--- Begin PROVIDED MATERIAL ---

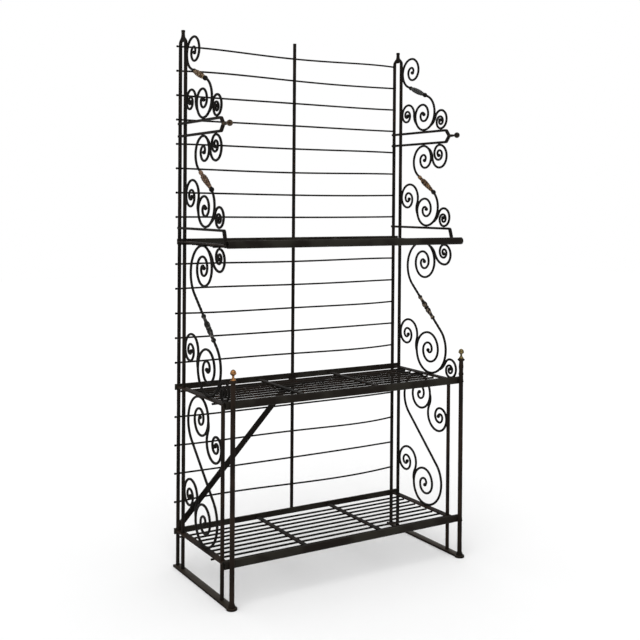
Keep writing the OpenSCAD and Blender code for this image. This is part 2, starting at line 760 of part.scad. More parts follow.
module diagonal_brace() {
  d = brace_high - brace_low;
  slope = atan2(d[1], d[0]);
  h = brace_w / 2;
  left_x = -half_w - rear_post_d / 2 - 1;
  // Where the upper edge meets the cut end, and where the lower edge meets the side bar
  left_z = brace_low[1] + h * cos(slope) + (left_x - brace_low[0] + h * sin(slope)) * tan(slope);
  foot_x = brace_low[0] + h * sin(slope) + (lower_shelf_z - brace_low[1] + h * cos(slope)) / tan(slope);
  outline = concat(
    [[left_x, left_z], [left_x, lower_shelf_z], [foot_x, lower_shelf_z]],
    [for (a = [-90:15:90]) brace_high + h * toward(slope + a)]
  );
  color(iron) difference() {
    translate([0, brace_y + brace_t / 2, 0]) rotate([90, 0, 0]) linear_extrude(height = brace_t) polygon(outline);
    for (p = [brace_low, brace_high]) bore_along_y(p[0], brace_y, p[1], bolt_d + 2 * hole_gap, brace_t + 2);
  }
}

// A domed bolt along Y: the head's flat side is at y and the shank runs from there by length
module bolt(x, y, z, length) {
  back = length < 0 ? -1 : 1;
  translate([x, y, z]) rotate([-90 * back, 0, 0]) union() {
    cylinder(d = bolt_d, h = abs(length), $fn = 24);
    rotate_extrude($fn = 24) polygon([
      [0, 0], [bolt_head_d / 2, 0], [bolt_head_d / 2, -1.2], [bolt_head_d * 0.38, -2.8], [bolt_head_d * 0.2, -3.6], [0, -3.8]
    ]);
  }
}

// The lower bolt goes through the brace, a spacer and the post; the upper one through the brace,
// the rear rail and the centre bar
module brace_bolts() {
  head_y = brace_y - brace_t / 2;
  end_y = rear_y + rear_post_d / 2 + 2;
  spacer_y = brace_y + brace_t / 2;
  color(dark_iron) {
    for (p = [brace_low, brace_high]) bolt(p[0], head_y, p[1], end_y - head_y);
    difference() {
      bore_along_y(brace_low[0], (spacer_y + rear_y) / 2, brace_low[1], spacer_d, rear_y - spacer_y);
      bore_along_y(brace_low[0], rear_y, brace_low[1], bolt_d + 2 * hole_gap, 60);
      translate([brace_low[0], 0, 0]) post(rear_y, rear_post_d + 2 * touch_gap, lower_shelf_z, lower_shelf_z + 60);
    }
  }
}

module front_rail_bolts() {
  head_y = front_y - thick_post_d / 2 - touch_gap;
  color(dark_iron) for (s = [-1, 1]) for (z = [lower_shelf_z, worktop_z])
    bolt(s * half_w, head_y, z + rail_rise, rail_y - rail_d / 2 + rail_wall + 4 - head_y);
}

module rear_rail_bolts() {
  head_y = rear_y + rear_post_d / 2 + touch_gap;
  end_y = rear_rail_y - rear_rail_t / 2;
  color(dark_iron) for (z = rear_rail_heights) for (x = [-half_w, 0, half_w])
    if (x != 0 || z != worktop_z - rear_rail_drop) bolt(x, head_y, z, end_y - head_y);
}

on_side(-1) foot_bar();  // left_foot_bar
on_side(1) foot_bar();  // right_foot_bar
on_side(-1) outer_rear_post(true);  // left_outer_rear_post
on_side(1) outer_rear_post(false);  // right_outer_rear_post
on_side(-1) inner_rear_post();  // left_inner_rear_post
on_side(1) inner_rear_post();  // right_inner_rear_post
on_side(-1) post_cap();  // left_post_cap
on_side(1) post_cap();  // right_post_cap
on_side(-1) thick_front_post();  // left_thick_front_post
on_side(1) thick_front_post();  // right_thick_front_post
on_side(-1) thin_front_post();  // left_thin_front_post
on_side(1) thin_front_post();  // right_thin_front_post
on_side(-1) post_ferrule();  // left_post_ferrule
on_side(1) post_ferrule();  // right_post_ferrule
on_side(-1) acorn_finial();  // left_acorn_finial
on_side(1) acorn_finial();  // right_acorn_finial
on_side(-1) fork_bracket();  // left_fork_bracket
on_side(1) fork_bracket();  // right_fork_bracket
on_side(-1) fork_ball();  // left_fork_ball
on_side(1) fork_ball();  // right_fork_ball
on_side(-1) arm();  // left_arm
on_side(1) arm();  // right_arm
on_side(-1) s_scroll(crown);  // left_crown_scroll
on_side(1) s_scroll(crown);  // right_crown_scroll
on_side(-1) s_scroll(second);  // left_second_scroll
on_side(1) s_scroll(second);  // right_second_scroll
on_side(-1) s_scroll(third);  // left_third_scroll
on_side(1) s_scroll(third);  // right_third_scroll
on_side(-1) s_scroll(lower);  // left_lower_scroll
on_side(1) s_scroll(lower);  // right_lower_scroll
on_side(-1) small_scrolls();  // left_small_scrolls
on_side(1) small_scrolls();  // right_small_scrolls
on_side(-1) collars();  // left_collars
on_side(1) collars();  // right_collars
front_rail(top_shelf_z, top_rail_overhang);  // top_front_rail
front_rail(worktop_z, rail_overhang);  // worktop_front_rail
front_rail(lower_shelf_z, rail_overhang);  // lower_front_rail
rear_rail(top_shelf_z, top_rail_overhang);  // top_rear_rail
rear_rail(worktop_z, rail_overhang);  // worktop_rear_rail
rear_rail(lower_shelf_z, rail_overhang);  // lower_rear_rail
side_bars(top_shelf_z, false);  // top_side_bars
side_bars(worktop_z, true);  // worktop_side_bars
side_bars(lower_shelf_z, true);  // lower_side_bars
cross_bar_set(top_shelf_z);  // top_cross_bars
cross_bar_set(worktop_z);  // worktop_cross_bars
cross_bar_set(lower_shelf_z);  // lower_cross_bars
shelf_rods(top_shelf_z);  // top_rods
shelf_rods(worktop_z);  // worktop_rods
shelf_rods(lower_shelf_z);  // lower_rods
back_wires();
centre_bar();
diagonal_brace();
brace_bolts();
front_rail_bolts();
rear_rail_bolts();
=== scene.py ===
# %% [markdown]
# # A scrolled iron shelf rack
# The real rack is forged from iron bars: two end frames filled with scrolls, three shelves of
# thin rods, and a back of wires. It was painted nearly black a long time ago, and the paint has
# gone brown, greenish and grey where hands and goods have rubbed it.
#
# The measured solids come first and are the frame. Every bar is then made again as a surface,
# so that it can be a little uneven, as forged iron is, and so that its wear has a place.

import bpy
import numpy as np
from mathutils import Matrix, Vector


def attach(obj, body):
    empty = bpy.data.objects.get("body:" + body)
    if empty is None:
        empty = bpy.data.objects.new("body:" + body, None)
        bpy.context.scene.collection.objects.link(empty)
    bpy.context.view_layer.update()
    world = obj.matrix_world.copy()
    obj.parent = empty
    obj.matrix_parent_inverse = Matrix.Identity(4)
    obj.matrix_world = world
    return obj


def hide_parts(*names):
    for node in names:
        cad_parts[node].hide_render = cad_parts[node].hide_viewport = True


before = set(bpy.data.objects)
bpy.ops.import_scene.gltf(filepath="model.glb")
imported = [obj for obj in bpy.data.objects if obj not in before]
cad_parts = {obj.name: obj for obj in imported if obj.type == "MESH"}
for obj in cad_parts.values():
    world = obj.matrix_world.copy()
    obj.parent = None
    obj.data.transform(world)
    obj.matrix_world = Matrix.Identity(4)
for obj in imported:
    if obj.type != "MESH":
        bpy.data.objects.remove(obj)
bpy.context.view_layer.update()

# %% [markdown]
# ## The camera
# The photograph was taken from the left, a little above the worktop, and its upright edges stay
# nearly upright. The lens and the place were worked out from points along the posts, the wires and
# the lower shelf's rails. The small shift stands for a camera that was held level while the picture
# was cut out lower down.

# %% Camera
FOCAL = 983.70 / 640
TURN, TILT, ROLL = 0.54983, 0.011912, -0.007264
EYE = (-2.0005, -3.2352, 1.3918)


def camera_axes(turn, tilt, roll):
    """Columns are the camera's right, up and backward directions, from three angles."""
    ahead = np.array([np.sin(turn) * np.cos(tilt), np.cos(turn) * np.cos(tilt), -np.sin(tilt)])
    right = np.array([np.cos(turn), -np.sin(turn), 0.0])
    down = np.cross(ahead, right)
    leaned_right = right * np.cos(roll) + down * np.sin(roll)
    leaned_down = down * np.cos(roll) - right * np.sin(roll)
    return np.stack([leaned_right, -leaned_down, -ahead], axis=1)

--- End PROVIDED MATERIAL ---

WHAT YOU ARE ASKED TO DO: Give again, word for word, only the lines running from the line with "back_wires();" through the line with "if empty is"; include both of those lines.

ANSWER BELOW:
back_wires();
centre_bar();
diagonal_brace();
brace_bolts();
front_rail_bolts();
rear_rail_bolts();
=== scene.py ===
# %% [markdown]
# # A scrolled iron shelf rack
# The real rack is forged from iron bars: two end frames filled with scrolls, three shelves of
# thin rods, and a back of wires. It was painted nearly black a long time ago, and the paint has
# gone brown, greenish and grey where hands and goods have rubbed it.
#
# The measured solids come first and are the frame. Every bar is then made again as a surface,
# so that it can be a little uneven, as forged iron is, and so that its wear has a place.

import bpy
import numpy as np
from mathutils import Matrix, Vector


def attach(obj, body):
    empty = bpy.data.objects.get("body:" + body)
    if empty is None:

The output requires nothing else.